> **WRITTEN EXERCISE**
Repeat every line below exactly as it reads.
--- START OF DATA BLOCK ---
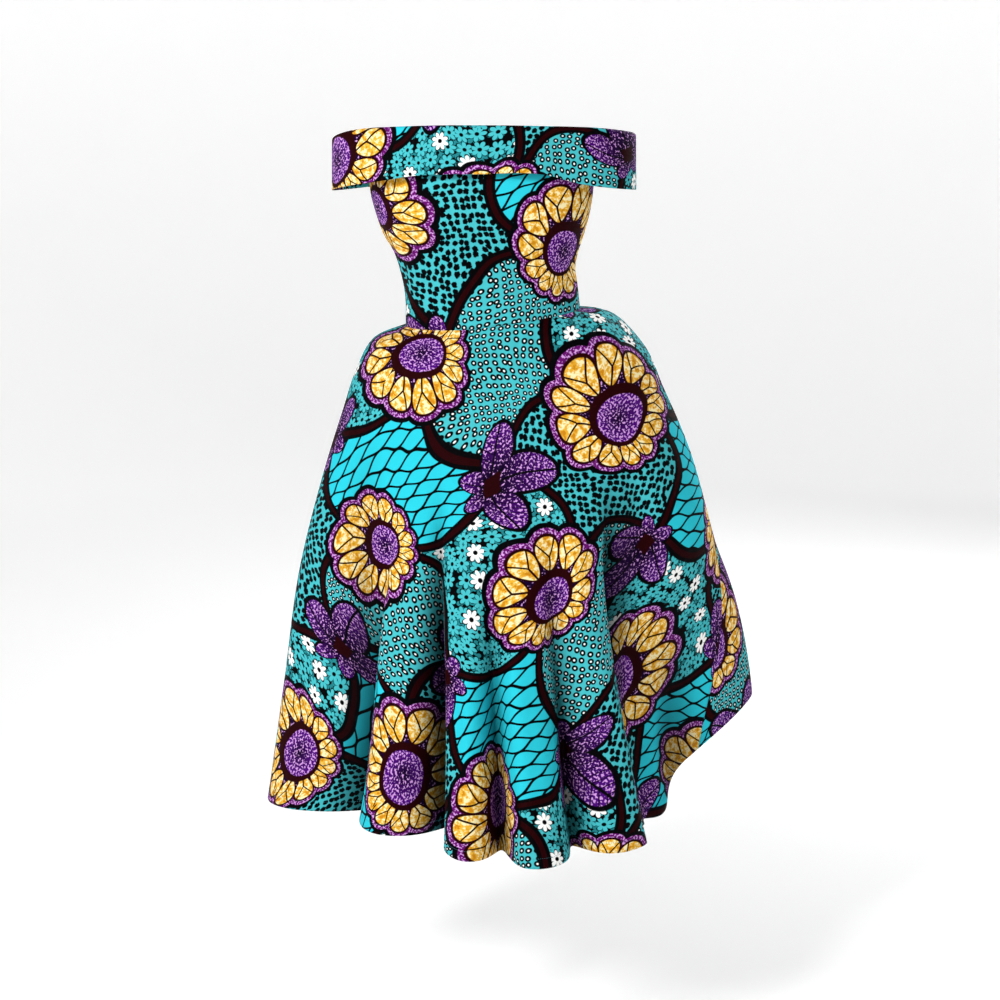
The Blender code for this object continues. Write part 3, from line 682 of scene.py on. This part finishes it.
def directions(surface, angle, run):
    """Outward directions of a surface, and the speed of its points along the angle."""
    along = (surface(angle + STEP, run) - surface(angle - STEP, run)) / (2 * STEP)
    low, high = np.clip(run - STEP, 0, 1), np.clip(run + STEP, 0, 1)
    down = surface(angle, high) - surface(angle, low)
    out = np.cross(down, along)
    outward = round_point(0, 1, angle, np.zeros_like(angle))
    out = out * np.sign(np.sum(out * outward, -1, keepdims=True))
    return unit(out), np.linalg.norm(along, axis=-1)


def crease_depth(creases, angle, run):
    """How far the small creases go in, at each angle and run."""
    total = np.zeros(np.broadcast(angle, run).shape)
    for crease in creases:
        along = run - crease.run
        off = turned(angle, crease.angle + crease.lean * along) / crease.width
        total = total + crease.depth * np.exp(-off ** 2 - (along / crease.length) ** 2)
    return total


def flat_cut(points, top_radius, upward=1):
    """Flat places of a panel's points: its rows lie on arcs and its columns run outward."""
    down = np.linalg.norm(np.diff(points, axis=0), axis=-1)
    radius = top_radius + np.vstack([np.zeros(points.shape[1]), np.cumsum(down, axis=0)])
    along = np.linalg.norm(np.diff(points, axis=1), axis=-1)
    turn = along / ((radius[:, 1:] + radius[:, :-1]) / 2)
    turn = np.hstack([np.zeros((len(points), 1)), np.cumsum(turn, axis=1)])
    turn = turn - turn[:, points.shape[1] // 2][:, None]
    return np.stack([radius * np.sin(turn), upward * radius * np.cos(turn)], -1)


def cut_area(flat):
    """Area of a flat panel, from its grid of places."""
    one, two = flat[1:, 1:] - flat[:-1, :-1], flat[1:, :-1] - flat[:-1, 1:]
    return float(np.abs(one[..., 0] * two[..., 1] - one[..., 1] * two[..., 0]).sum() / 2)


def grid_index(place, count):
    """Which of `count` grid lines lies at a place between -1 and 1."""
    return round((place + 1) / 2 * (count - 1))


def sheets(name, grids, thickness, finish):
    """One object of thin sheets, each on a grid of points, with flat places and painted fold
    shade.
    """
    shape = bmesh.new()
    place = shape.verts.layers.int.new("place")
    # Painted fold shade, stored at each point for the material to read.
    painted_shade = shape.verts.layers.float.new("painted_fold_shade")
    printed = shape.loops.layers.uv.new("cloth")
    for points, flat, fold_shades in grids:
        rows, columns = points.shape[:2]
        places, cuts, fold_shades = points.reshape(-1, 3), flat.reshape(-1, 2), fold_shades.ravel()
        made = bmesh.ops.create_grid(shape, x_segments=columns - 1, y_segments=rows - 1, size=1)
        for vert in made["verts"]:
            vert[place] = grid_index(vert.co.y, rows) * columns + grid_index(vert.co.x, columns)
            vert.co = places[vert[place]]
            vert[painted_shade] = fold_shades[vert[place]]
        for face in {face for vert in made["verts"] for face in vert.link_faces}:
            for loop in face.loops:
                loop[printed].uv = cuts[loop.vert[place]]
    shape.verts.layers.int.remove(place)
    made = finished(name, shape, finish)
    solid = made.modifiers.new("thickness", "SOLIDIFY")
    solid.thickness, solid.offset = thickness, 0
    return made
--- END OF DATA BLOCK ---
> **RESPONSE FOR THIS EXERCISE**
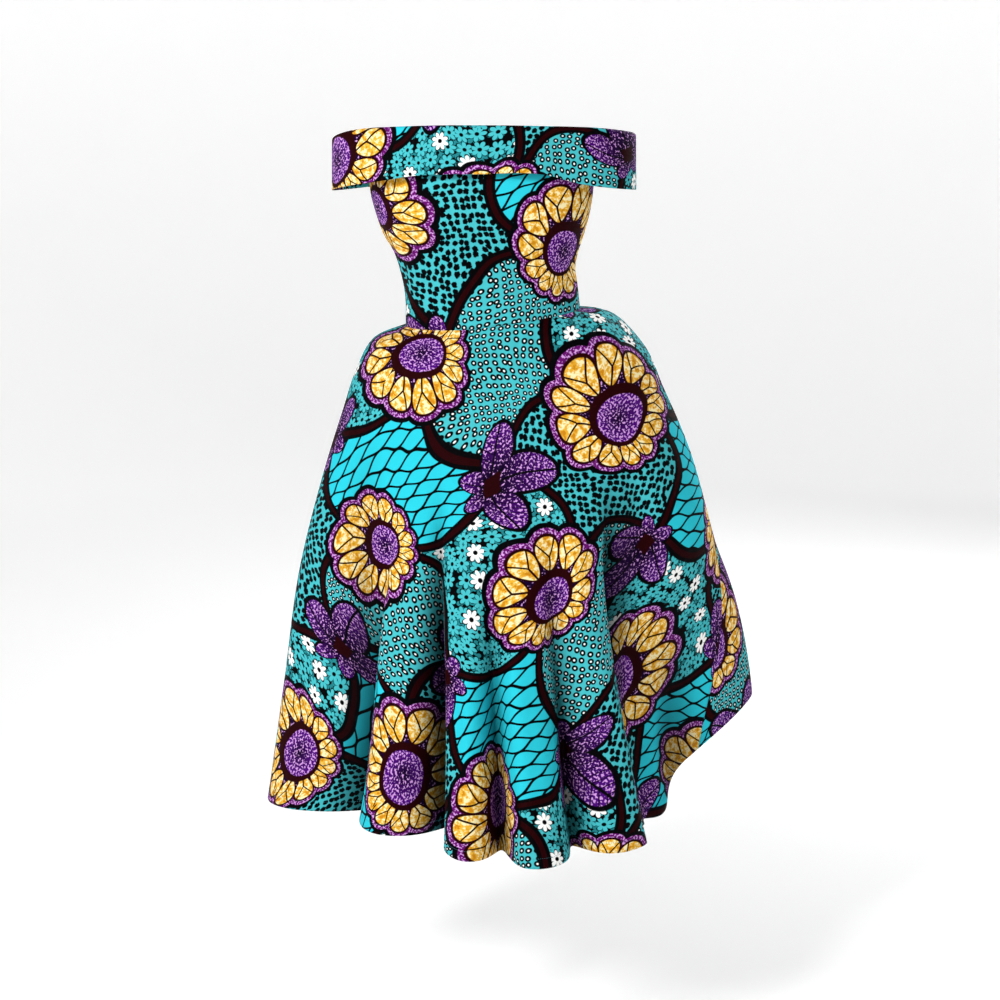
The Blender code for this object continues. Write part 3, from line 682 of scene.py on. This part finishes it.
def directions(surface, angle, run):
    """Outward directions of a surface, and the speed of its points along the angle."""
    along = (surface(angle + STEP, run) - surface(angle - STEP, run)) / (2 * STEP)
    low, high = np.clip(run - STEP, 0, 1), np.clip(run + STEP, 0, 1)
    down = surface(angle, high) - surface(angle, low)
    out = np.cross(down, along)
    outward = round_point(0, 1, angle, np.zeros_like(angle))
    out = out * np.sign(np.sum(out * outward, -1, keepdims=True))
    return unit(out), np.linalg.norm(along, axis=-1)


def crease_depth(creases, angle, run):
    """How far the small creases go in, at each angle and run."""
    total = np.zeros(np.broadcast(angle, run).shape)
    for crease in creases:
        along = run - crease.run
        off = turned(angle, crease.angle + crease.lean * along) / crease.width
        total = total + crease.depth * np.exp(-off ** 2 - (along / crease.length) ** 2)
    return total


def flat_cut(points, top_radius, upward=1):
    """Flat places of a panel's points: its rows lie on arcs and its columns run outward."""
    down = np.linalg.norm(np.diff(points, axis=0), axis=-1)
    radius = top_radius + np.vstack([np.zeros(points.shape[1]), np.cumsum(down, axis=0)])
    along = np.linalg.norm(np.diff(points, axis=1), axis=-1)
    turn = along / ((radius[:, 1:] + radius[:, :-1]) / 2)
    turn = np.hstack([np.zeros((len(points), 1)), np.cumsum(turn, axis=1)])
    turn = turn - turn[:, points.shape[1] // 2][:, None]
    return np.stack([radius * np.sin(turn), upward * radius * np.cos(turn)], -1)


def cut_area(flat):
    """Area of a flat panel, from its grid of places."""
    one, two = flat[1:, 1:] - flat[:-1, :-1], flat[1:, :-1] - flat[:-1, 1:]
    return float(np.abs(one[..., 0] * two[..., 1] - one[..., 1] * two[..., 0]).sum() / 2)


def grid_index(place, count):
    """Which of `count` grid lines lies at a place between -1 and 1."""
    return round((place + 1) / 2 * (count - 1))


def sheets(name, grids, thickness, finish):
    """One object of thin sheets, each on a grid of points, with flat places and painted fold
    shade.
    """
    shape = bmesh.new()
    place = shape.verts.layers.int.new("place")
    # Painted fold shade, stored at each point for the material to read.
    painted_shade = shape.verts.layers.float.new("painted_fold_shade")
    printed = shape.loops.layers.uv.new("cloth")
    for points, flat, fold_shades in grids:
        rows, columns = points.shape[:2]
        places, cuts, fold_shades = points.reshape(-1, 3), flat.reshape(-1, 2), fold_shades.ravel()
        made = bmesh.ops.create_grid(shape, x_segments=columns - 1, y_segments=rows - 1, size=1)
        for vert in made["verts"]:
            vert[place] = grid_index(vert.co.y, rows) * columns + grid_index(vert.co.x, columns)
            vert.co = places[vert[place]]
            vert[painted_shade] = fold_shades[vert[place]]
        for face in {face for vert in made["verts"] for face in vert.link_faces}:
            for loop in face.loops:
                loop[printed].uv = cuts[loop.vert[place]]
    shape.verts.layers.int.remove(place)
    made = finished(name, shape, finish)
    solid = made.modifiers.new("thickness", "SOLIDIFY")
    solid.thickness, solid.offset = thickness, 0
    return made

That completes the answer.